Chinese shoppers spent $1.8 bln in Hainan duty-free stores in 4 months
Shoppers at the Sanya International Duty-Free Shopping Complex, Hainan, China, July 1, 2020. /CFP

Shoppers at the Sanya International Duty-Free Shopping Complex, Hainan, China, July 1, 2020. /CFP

Thanks to the new policy and domestic travel recovery from the COVID-19 disruption, sales of duty-free shops in south China's island province of Hainan surged by a year-on-year 214 percent for the past four months, hitting 12 billion yuan (about $1.8 billion), customs data showed Tuesday.

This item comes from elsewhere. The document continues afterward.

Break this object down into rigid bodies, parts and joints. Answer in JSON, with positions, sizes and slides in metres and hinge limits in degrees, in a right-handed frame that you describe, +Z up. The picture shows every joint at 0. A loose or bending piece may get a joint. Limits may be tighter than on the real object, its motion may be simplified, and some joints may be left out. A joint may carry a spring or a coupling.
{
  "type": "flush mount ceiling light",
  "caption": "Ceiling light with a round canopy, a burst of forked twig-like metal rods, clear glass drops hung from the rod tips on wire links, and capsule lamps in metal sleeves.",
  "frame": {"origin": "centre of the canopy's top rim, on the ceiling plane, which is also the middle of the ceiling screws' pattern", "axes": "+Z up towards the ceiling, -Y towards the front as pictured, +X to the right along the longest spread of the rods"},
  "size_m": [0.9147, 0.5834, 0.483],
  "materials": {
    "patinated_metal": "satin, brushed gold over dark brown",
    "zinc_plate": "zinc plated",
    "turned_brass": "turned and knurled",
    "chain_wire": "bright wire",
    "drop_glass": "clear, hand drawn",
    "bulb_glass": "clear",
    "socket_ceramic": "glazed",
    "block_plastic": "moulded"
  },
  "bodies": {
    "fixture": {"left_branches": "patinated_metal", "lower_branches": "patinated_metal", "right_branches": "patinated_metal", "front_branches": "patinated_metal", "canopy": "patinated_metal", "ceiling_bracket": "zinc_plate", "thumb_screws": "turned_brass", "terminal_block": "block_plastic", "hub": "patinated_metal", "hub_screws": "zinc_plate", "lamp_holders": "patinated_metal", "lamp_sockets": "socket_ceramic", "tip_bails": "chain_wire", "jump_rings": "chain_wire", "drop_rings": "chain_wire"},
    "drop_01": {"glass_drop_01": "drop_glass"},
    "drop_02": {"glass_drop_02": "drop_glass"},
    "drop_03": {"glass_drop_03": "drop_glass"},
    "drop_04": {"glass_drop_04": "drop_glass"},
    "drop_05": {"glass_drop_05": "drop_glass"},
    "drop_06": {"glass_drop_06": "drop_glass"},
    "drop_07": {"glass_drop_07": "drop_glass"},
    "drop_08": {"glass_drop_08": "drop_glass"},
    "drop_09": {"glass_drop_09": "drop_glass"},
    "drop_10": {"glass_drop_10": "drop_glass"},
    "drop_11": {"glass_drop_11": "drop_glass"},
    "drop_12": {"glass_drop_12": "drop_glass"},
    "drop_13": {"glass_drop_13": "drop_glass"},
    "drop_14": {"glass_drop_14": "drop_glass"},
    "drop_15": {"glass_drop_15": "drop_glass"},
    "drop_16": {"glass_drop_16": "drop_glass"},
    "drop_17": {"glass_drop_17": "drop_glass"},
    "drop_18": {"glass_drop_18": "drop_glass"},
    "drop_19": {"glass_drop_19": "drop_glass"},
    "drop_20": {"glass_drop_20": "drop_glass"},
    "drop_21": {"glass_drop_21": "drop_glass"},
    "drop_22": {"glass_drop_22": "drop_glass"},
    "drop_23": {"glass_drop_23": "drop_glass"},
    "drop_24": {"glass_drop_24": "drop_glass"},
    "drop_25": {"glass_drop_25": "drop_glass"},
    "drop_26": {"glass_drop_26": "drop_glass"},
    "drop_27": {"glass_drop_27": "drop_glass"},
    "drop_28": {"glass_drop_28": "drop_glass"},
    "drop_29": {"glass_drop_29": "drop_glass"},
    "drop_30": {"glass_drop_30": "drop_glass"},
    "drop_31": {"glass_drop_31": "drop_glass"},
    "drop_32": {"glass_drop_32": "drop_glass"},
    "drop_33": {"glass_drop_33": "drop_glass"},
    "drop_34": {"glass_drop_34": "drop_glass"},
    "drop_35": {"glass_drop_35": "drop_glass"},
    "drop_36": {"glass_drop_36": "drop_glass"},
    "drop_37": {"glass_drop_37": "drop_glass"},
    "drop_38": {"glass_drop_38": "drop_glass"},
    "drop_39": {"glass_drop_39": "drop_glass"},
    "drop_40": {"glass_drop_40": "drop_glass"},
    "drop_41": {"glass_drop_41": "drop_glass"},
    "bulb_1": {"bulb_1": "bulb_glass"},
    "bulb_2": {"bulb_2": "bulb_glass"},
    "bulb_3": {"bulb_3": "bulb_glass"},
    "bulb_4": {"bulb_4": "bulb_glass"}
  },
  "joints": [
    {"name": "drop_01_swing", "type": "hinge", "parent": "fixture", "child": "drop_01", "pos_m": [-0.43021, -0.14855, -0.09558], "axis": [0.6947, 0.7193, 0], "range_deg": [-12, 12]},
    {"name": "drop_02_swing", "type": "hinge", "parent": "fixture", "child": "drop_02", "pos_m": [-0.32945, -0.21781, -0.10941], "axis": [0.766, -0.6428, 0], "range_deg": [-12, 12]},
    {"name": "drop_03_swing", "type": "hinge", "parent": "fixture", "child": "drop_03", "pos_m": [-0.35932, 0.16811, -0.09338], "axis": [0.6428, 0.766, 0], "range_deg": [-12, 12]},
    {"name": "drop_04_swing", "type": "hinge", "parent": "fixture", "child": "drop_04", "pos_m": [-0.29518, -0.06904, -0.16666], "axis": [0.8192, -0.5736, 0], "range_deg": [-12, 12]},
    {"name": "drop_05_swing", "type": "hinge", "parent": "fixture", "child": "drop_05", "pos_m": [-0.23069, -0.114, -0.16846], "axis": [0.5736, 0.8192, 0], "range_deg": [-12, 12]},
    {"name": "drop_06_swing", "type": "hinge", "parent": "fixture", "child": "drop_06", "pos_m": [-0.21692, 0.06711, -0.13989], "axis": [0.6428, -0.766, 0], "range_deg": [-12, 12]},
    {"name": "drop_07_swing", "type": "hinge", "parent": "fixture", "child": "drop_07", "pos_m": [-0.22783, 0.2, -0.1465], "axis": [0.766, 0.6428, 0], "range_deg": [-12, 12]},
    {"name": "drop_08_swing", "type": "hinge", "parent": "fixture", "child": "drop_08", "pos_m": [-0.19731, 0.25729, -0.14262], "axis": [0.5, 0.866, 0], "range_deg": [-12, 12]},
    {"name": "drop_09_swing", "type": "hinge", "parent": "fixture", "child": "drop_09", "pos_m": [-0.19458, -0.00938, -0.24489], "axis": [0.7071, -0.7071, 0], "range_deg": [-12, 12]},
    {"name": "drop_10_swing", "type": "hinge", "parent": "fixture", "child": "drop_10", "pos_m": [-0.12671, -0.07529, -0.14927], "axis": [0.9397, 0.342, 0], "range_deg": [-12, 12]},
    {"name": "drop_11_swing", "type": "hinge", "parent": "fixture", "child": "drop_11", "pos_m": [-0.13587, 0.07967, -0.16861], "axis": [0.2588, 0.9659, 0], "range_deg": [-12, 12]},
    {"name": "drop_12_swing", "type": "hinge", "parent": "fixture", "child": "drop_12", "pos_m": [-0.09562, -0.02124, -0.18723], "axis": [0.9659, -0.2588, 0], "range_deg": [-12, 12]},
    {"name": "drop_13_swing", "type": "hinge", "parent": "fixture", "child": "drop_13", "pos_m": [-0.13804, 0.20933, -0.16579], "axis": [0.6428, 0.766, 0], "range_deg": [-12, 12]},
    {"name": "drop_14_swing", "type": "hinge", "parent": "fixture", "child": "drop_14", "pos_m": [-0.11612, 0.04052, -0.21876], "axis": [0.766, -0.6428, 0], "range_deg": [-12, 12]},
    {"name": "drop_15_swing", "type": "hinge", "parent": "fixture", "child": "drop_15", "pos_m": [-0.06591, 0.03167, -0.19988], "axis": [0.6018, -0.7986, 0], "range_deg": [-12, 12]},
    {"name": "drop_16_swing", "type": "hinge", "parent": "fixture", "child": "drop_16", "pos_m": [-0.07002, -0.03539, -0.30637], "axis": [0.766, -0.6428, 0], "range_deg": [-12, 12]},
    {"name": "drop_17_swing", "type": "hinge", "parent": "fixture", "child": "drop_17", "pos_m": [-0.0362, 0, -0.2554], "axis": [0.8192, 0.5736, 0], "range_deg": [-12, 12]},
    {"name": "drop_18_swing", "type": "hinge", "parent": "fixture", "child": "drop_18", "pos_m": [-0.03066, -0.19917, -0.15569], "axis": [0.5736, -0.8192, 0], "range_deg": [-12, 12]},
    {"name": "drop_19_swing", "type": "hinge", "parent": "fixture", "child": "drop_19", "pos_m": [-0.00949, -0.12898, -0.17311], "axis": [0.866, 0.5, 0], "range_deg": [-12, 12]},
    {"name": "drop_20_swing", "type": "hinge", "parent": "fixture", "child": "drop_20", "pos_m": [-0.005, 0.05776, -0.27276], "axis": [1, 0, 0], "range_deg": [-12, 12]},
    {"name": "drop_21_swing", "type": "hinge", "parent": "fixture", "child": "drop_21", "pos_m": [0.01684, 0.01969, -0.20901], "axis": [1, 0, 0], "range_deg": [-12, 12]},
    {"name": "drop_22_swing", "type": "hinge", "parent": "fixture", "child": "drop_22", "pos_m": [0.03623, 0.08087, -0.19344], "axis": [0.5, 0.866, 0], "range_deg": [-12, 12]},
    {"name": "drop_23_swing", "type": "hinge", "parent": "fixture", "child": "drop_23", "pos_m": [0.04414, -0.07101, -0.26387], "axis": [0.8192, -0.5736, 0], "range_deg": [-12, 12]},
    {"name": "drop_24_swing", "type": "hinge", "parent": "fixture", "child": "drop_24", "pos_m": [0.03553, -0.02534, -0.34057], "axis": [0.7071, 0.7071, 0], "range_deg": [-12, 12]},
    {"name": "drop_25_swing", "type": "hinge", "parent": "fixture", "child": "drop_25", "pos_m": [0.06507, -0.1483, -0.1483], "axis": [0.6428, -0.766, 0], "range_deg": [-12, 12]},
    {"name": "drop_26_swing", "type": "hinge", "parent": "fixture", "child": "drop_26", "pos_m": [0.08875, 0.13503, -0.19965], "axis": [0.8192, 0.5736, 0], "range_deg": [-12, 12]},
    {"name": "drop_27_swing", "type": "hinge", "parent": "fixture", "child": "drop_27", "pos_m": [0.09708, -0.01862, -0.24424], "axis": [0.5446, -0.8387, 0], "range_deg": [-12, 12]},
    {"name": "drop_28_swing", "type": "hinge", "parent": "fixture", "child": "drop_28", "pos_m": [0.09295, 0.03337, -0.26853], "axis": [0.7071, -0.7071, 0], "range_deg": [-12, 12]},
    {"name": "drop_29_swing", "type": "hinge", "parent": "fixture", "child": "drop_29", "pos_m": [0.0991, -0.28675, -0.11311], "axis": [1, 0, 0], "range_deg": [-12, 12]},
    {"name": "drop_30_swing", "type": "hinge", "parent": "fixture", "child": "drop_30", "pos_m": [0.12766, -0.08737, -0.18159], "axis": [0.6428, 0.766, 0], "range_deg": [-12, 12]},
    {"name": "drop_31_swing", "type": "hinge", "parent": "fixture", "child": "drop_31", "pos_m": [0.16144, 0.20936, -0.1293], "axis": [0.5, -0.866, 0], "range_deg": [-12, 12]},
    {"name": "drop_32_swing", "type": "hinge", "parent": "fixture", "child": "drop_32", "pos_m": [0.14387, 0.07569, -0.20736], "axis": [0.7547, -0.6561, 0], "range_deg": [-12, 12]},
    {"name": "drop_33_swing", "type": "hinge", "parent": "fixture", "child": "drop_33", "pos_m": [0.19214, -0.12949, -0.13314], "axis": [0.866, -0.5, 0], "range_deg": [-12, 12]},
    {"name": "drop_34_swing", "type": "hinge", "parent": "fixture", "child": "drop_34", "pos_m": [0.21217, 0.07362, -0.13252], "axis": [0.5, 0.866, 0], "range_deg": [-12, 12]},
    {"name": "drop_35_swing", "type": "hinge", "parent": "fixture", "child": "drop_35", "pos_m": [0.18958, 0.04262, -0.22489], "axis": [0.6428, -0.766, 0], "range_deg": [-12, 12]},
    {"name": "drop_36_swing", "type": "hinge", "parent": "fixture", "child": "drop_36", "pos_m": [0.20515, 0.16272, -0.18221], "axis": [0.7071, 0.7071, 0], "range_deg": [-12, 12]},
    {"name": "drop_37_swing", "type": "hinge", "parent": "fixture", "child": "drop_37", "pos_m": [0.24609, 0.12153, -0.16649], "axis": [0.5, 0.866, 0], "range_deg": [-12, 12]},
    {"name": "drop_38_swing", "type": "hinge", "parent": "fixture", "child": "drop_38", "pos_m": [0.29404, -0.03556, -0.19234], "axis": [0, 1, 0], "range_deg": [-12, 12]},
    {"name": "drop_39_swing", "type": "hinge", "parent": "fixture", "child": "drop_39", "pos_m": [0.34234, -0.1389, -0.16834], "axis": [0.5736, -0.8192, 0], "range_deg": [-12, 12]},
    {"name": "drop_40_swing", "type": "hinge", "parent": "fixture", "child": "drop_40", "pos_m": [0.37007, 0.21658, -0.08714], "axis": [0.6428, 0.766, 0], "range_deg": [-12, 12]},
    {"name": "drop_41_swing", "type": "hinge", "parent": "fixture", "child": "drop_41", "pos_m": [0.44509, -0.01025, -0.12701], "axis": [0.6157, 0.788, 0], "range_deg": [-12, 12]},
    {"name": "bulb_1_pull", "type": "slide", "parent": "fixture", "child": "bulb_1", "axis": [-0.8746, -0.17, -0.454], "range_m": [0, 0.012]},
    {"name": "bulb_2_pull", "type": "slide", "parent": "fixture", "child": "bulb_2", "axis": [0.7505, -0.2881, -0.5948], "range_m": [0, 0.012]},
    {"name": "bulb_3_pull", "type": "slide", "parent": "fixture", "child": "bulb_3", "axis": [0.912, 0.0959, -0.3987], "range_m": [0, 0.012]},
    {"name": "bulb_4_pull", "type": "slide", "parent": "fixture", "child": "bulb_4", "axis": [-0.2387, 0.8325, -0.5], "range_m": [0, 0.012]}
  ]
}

The pandemic has forcibly grounded Chinese outbound tourists. However, Chinese consumers' enthusiasm for "buying global" has proven to be unfettered. They have diverted their attention to other channels, like cross-border shopping platforms and duty-free shops.

Nearly 1.8 million shoppers visited Hainan duty-free stores from July 1 to October 31, an increase of 59 percent compared to the same period last year, according to Haikou Customs.

Duty-free shops in China allow all travelers, not just international ones to buy. China currently taxes imported consumer goods, such as garments and beauty products, an average of 6.9 percent and high-end cosmetics by 15 percent. But tariffs for many luxury products, such as perfumes and watches, exceed 30 percent.

Data revealed that cosmetics, watches and jewelry are the most popular goods among buyers in Hainan duty-free stores, together, they made up 72.8 percent of all sales in the period.

Favorable policies also added fuel to the rocketing in sales. Hainan has offered greater visa-free access and duty-free shopping for tourists since July 1. 

Meanwhile, the annual quota for individuals making duty-free purchases on the island tripled to 100,000 yuan, and the duty-free product catalog increased from 38 to 45 items with some electronic products and wines newly added to the duty-free list.

China's duty-free industry began in 1979 and has grown rapidly. Total duty-free retail sales in the country exceeded 50 billion yuan in 2019, according to a China Securities report. 

China's duty-free retail giant China Duty Free Group owns all four offshore duty-free shops in the island province. Its parent company China Tourism Group Duty Free generated 19.3 million yuan in revenue in the first half of 2020, making it the world's largest duty-free retailer.